Now, Hass is almost 80 and I am entering middle age; I’ve got two kids, have had my brushes with fortune and misfortune, am deeply angry and dismayed about the state of America, and I find that Hass’s poems move at exactly the speed I need and make a hell of a lot of sense. He writes poetry for grown-ups, and, alas, I have become one.

“Summer Snow,” Hass’s first gathering of new poems since 2010’s “The Apple Trees at Olema: New and Selected Poems,” is a book that looks meaningfully back on the long life it took to write it. It recalls and mourns lost mentors and friends, rounds up decades of memories (“That voice, coming to me / Across forty years”), and rages in a quiet way against America’s long-held warmongering habits (“The drones themselves are startling”). Over almost 200 pages of new poems, Hass checks in with himself and his readers, as though he’s providing a public update on his private thoughts in sequences of linked poems, sometimes dubbed “Notebooks” or “Notes”; fireside chats with titles that tell you exactly what they’re about (“An Argument About Poetics Imagined at Squaw Valley After a Night Walk Under the Mountain”); and a handful of lyrics and incantatory songs (“In the dream the woman in the elevator took out her eye. / It was a moon in the dream”). It’s a big book, but never feels exhaustive or overstuffed. Some may find that Hass has grown too comfy in his effusive style and his old lefty politics, but to me it all sounds like mastery, like singular virtuosity attained on a very popular instrument — common American speech.

Hass has always been a talky poet. His poems operate by digression, veering off of subjects as seemingly innocuous as rain, flowers, Los Angeles (“the dry riverbed of some ancient river / grown from a little northernmost outpost / of the Spanish empire”), and “pictures of wooly mammoths and saber-toothed tigers.” Almost without meaning to — or seeming to mean to — he winds his way to lines like this, from “A Talk at Sewanee,” a poem that consists of a recalled (and most likely embellished) lecture given by the novelist Ellen Douglas: “It’s brutal, the way some lives / Seem to work and some don’t.” The value and the power of this line aren’t in its revelation of an obvious truth, but in the depths of empathy indicated in the tone. The unthinking cruelty of fate is too vast and unfathomable to summarize or explain, so Hass just sits with it with us, aghast, stumped and sad, but also unwilling to leave us behind or be left alone with all that weight.

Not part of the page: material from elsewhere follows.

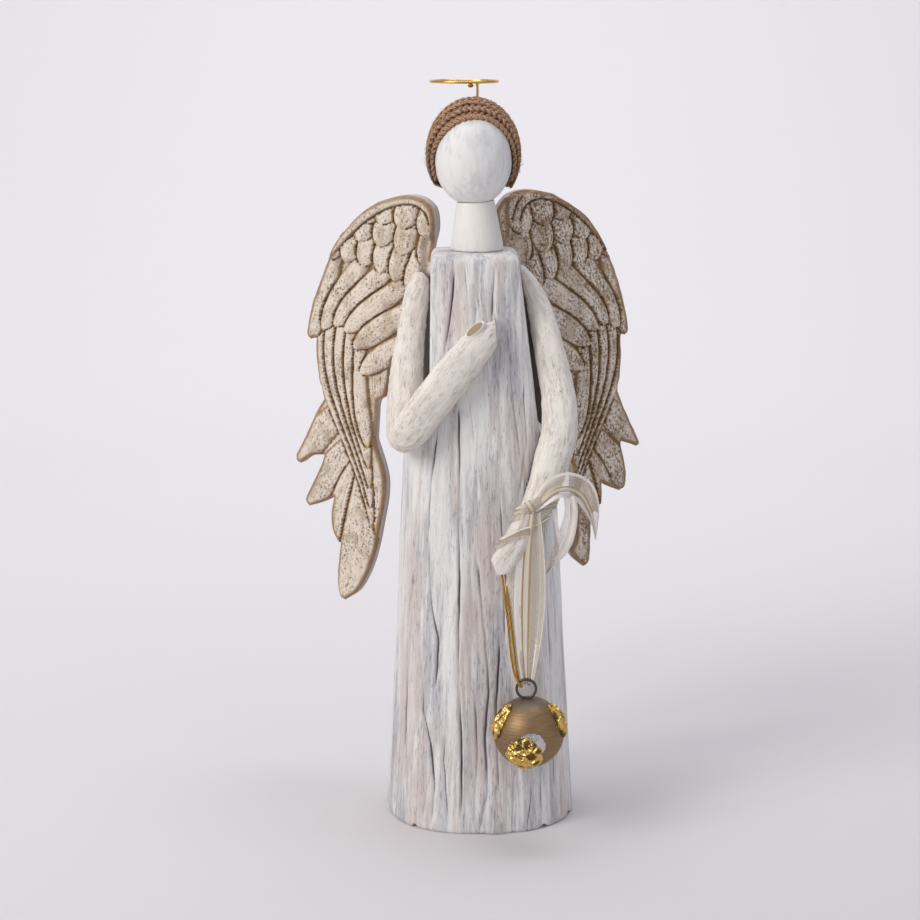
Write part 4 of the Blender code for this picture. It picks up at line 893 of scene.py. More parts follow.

These poems confront mortality — or what Hass calls “Life in its exuberance rushing straight uphill toward death” — on almost every page. “Summer Snow” is rife with elegies. It’s something of a Who’s Who of great writers who have died in recent decades: fiction writers including Ellen Douglas and Ursula K. Le Guin (who was also a poet), and poets including Tomaz Salamun, Stanley Kunitz and especially Hass’s longtime friend, the Nobel laureate Czeslaw Milosz, whose poems Hass helped translate.

Death is poet catnip: Mention it in a poem and suddenly everything is dramatic and important, which is one reason young poets pour death onto their poems like salt onto flavorless food — it ratchets up the stakes real quick. And not all poets grow up and out of this habit, even if they grow old. What I mean is that many poets never learn how to articulate death’s banality, one of the main subjects of “Summer Snow.”

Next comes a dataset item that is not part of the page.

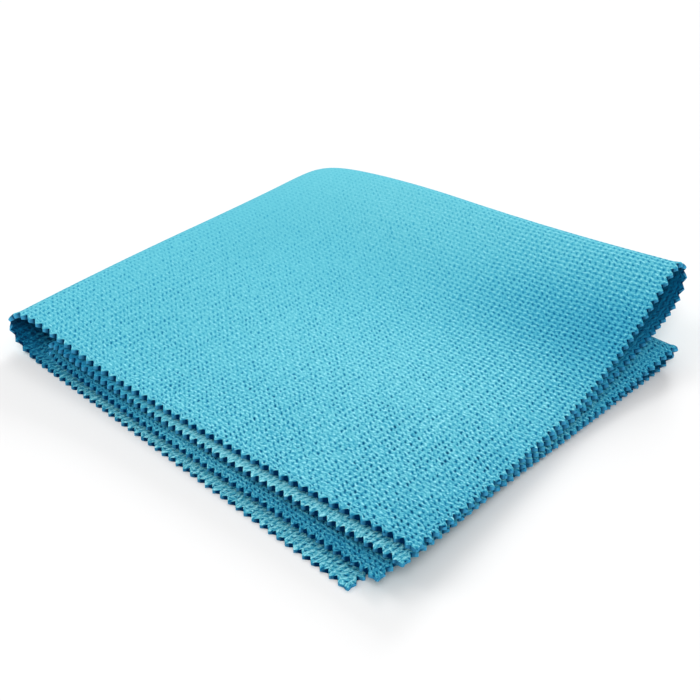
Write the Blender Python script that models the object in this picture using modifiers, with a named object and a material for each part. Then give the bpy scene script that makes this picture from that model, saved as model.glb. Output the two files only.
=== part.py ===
"""A square microfibre cloth with pinked edges, folded in quarters and lying as it was put down.

The cloth is one sheet. Flat, it is a square whose middle is where both folds cross:
    u runs across it, from -HALF to HALF, and the side fold lies along u = 0,
    v runs along it, from -HALF to HALF, and the back fold lies along v = 0.
Folded, it lies in four layers, counted from the top:
    layer 1 has u > 0 and v > 0, layer 2 has u > 0 and v < 0,
    layer 3 has u < 0 and v < 0, layer 4 has u < 0 and v > 0.
Layers 1 and 2, and 3 and 4, meet in the two loops of the back fold. Layers 1 and 4
meet in the outer loop of the side fold, and layers 2 and 3 in its inner loop.
"""

from math import log, pi

import bpy
import numpy as np
from mathutils import Matrix, Vector
from mathutils.geometry import delaunay_2d_cdt

MM = 0.001

# The cloth, before it is folded
CLOTH_SIDE = 300 * MM
HALF = CLOTH_SIDE / 2
THICKNESS = 1.2 * MM
TEETH_PER_SIDE = 95
TOOTH_DEPTH = 1.7 * MM
COLOUR = (0.105, 0.545, 0.694, 1.0)
ROUGHNESS = 0.92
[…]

The part of this book I keep coming back to, which won’t let go of me, is a group of six poems gathered under the header “Patches of Snow in July” that meditate on the experience of death at various life stages. With simple, descriptive titles like “Death in Infancy” and “Those Who Die in Their Twenties,” these pieces are stunned gasps of empathy, reaching far into other lives. “Almost as if one should not speak of it, / who has not, as a parent, had the shock of it. / Too late to tell them that life is a breath,” Hass writes of parents who have watched an infant die. Hass recalls meeting “a solemn and delicate little boy” who died in childhood who “had learned to look at things. / Also to treat information with great seriousness / … The hole in his heart was not what killed him; / it was the way that his lungs had to labor / because of the defect.” Of poets who die in middle age, he says, “All of them suddenly become the work / they managed to get done.” Yes, life is a breath, and what kills us is never actually what kills us, and the fabric of our days dissolves, leaving only paltry lists of achievements.

Of course I had no idea what Hass was talking about when I was 20, no idea that he had anything to offer me. But he does now, and when I return to this book in 20 years, or in 40 if I’m so lucky, it will still be waiting for me, with something new to say.